**RECORDS FOR THIS TASK**

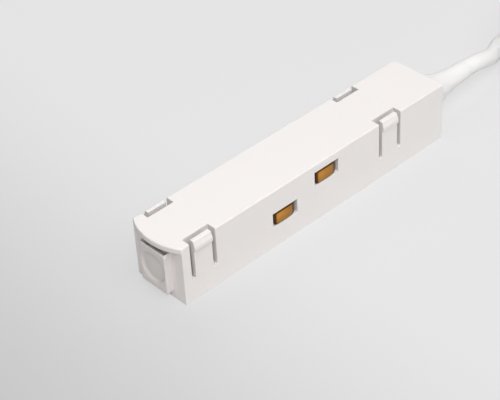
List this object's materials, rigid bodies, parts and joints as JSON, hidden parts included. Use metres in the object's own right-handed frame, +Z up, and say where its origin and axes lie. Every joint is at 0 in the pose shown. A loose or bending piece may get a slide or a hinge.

---

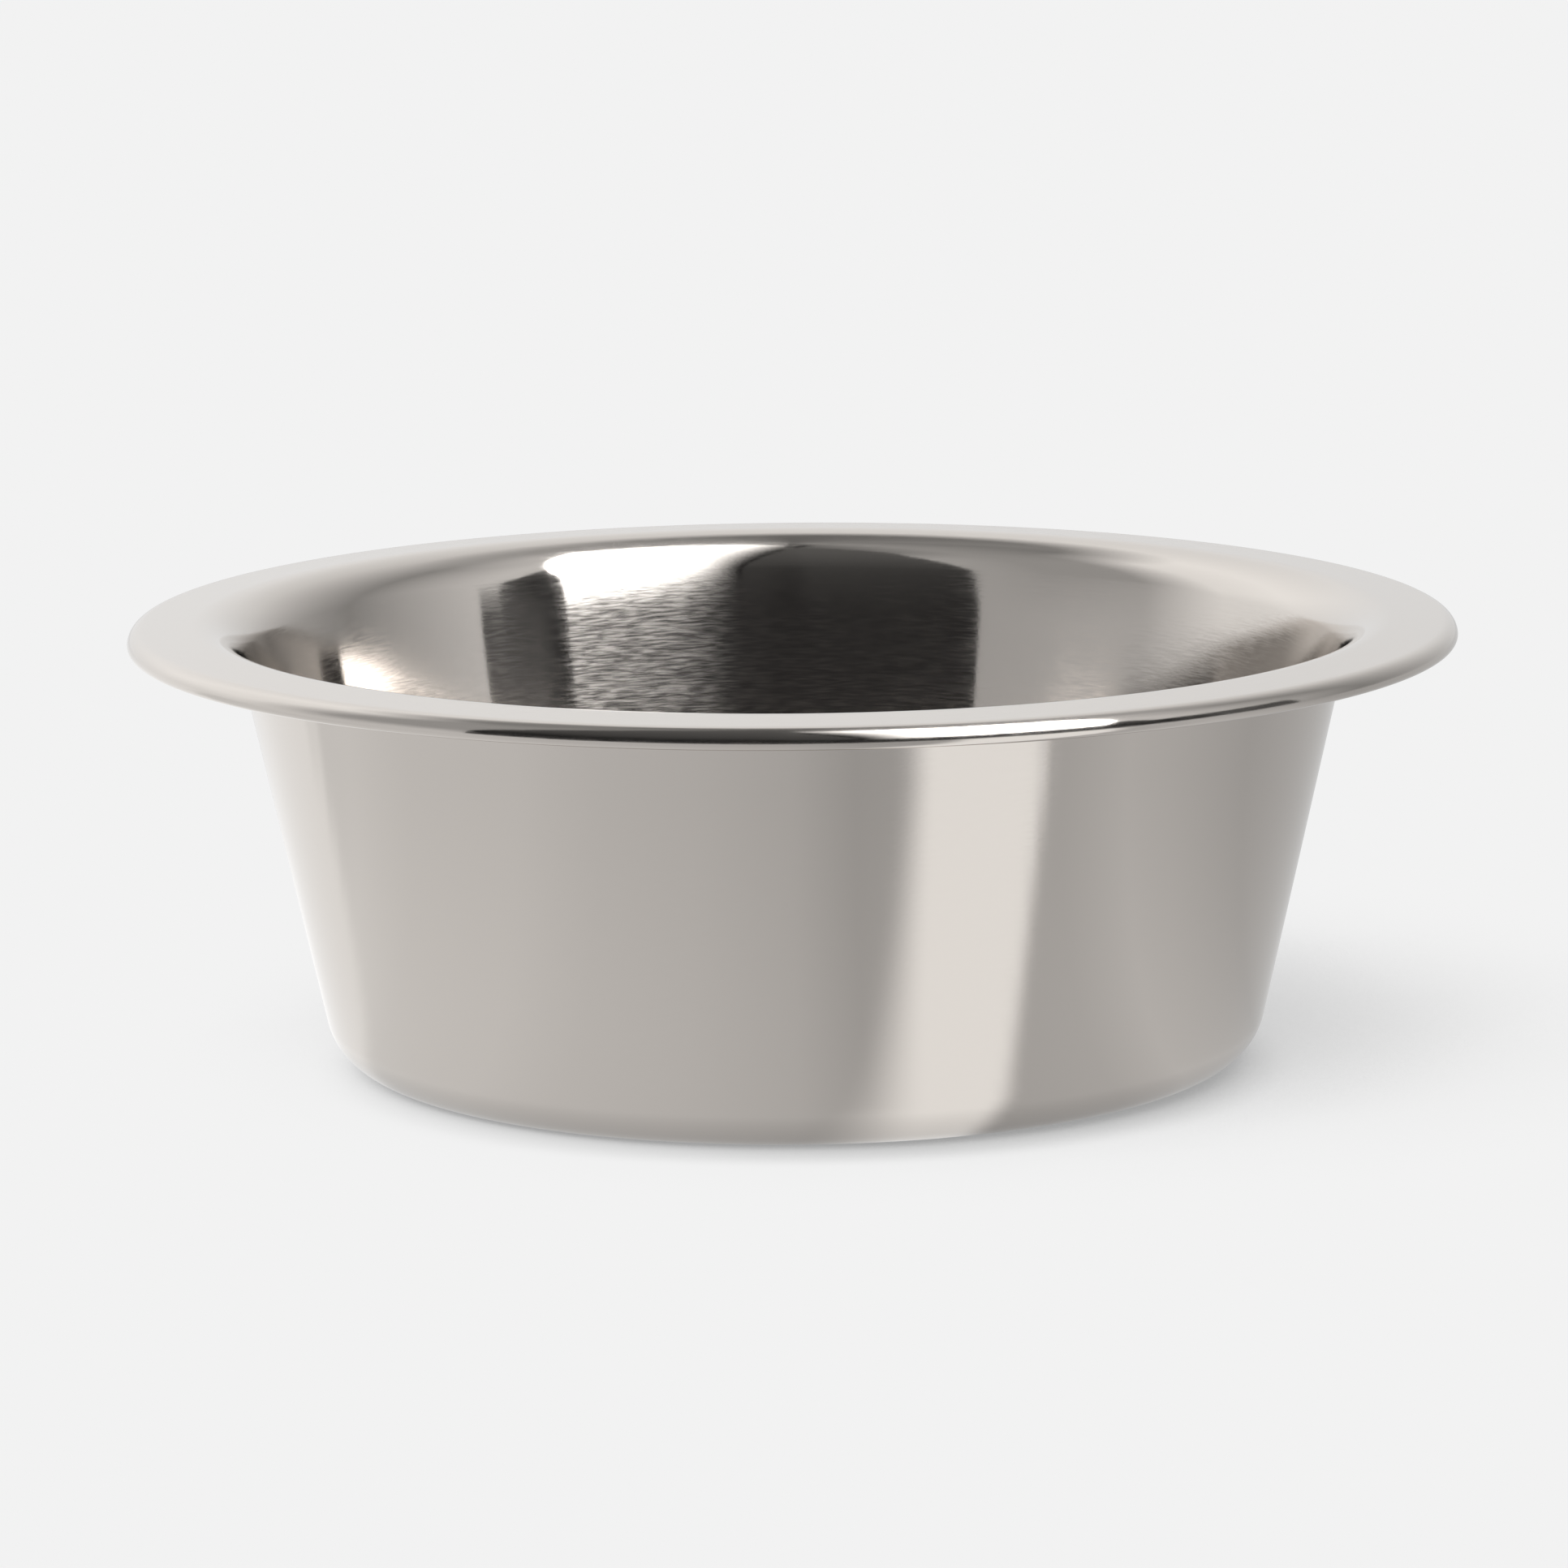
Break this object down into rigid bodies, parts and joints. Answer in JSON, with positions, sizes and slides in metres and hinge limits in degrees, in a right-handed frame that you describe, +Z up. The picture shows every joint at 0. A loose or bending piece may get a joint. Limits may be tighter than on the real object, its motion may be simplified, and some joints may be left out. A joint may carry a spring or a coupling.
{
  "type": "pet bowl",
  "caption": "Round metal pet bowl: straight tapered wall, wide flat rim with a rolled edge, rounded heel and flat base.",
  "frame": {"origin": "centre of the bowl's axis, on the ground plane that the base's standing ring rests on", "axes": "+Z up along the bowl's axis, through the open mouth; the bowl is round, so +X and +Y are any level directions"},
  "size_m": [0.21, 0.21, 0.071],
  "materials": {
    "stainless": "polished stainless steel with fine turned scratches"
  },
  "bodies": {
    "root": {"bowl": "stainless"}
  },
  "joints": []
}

**TASK TO CARRY OUT**
Pick each line holding the word "piece" out of the listing.

**FINISHED ANSWER**
List this object's materials, rigid bodies, parts and joints as JSON, hidden parts included. Use metres in the object's own right-handed frame, +Z up, and say where its origin and axes lie. Every joint is at 0 in the pose shown. A loose or bending piece may get a slide or a hinge.
Break this object down into rigid bodies, parts and joints. Answer in JSON, with positions, sizes and slides in metres and hinge limits in degrees, in a right-handed frame that you describe, +Z up. The picture shows every joint at 0. A loose or bending piece may get a joint. Limits may be tighter than on the real object, its motion may be simplified, and some joints may be left out. A joint may carry a spring or a coupling.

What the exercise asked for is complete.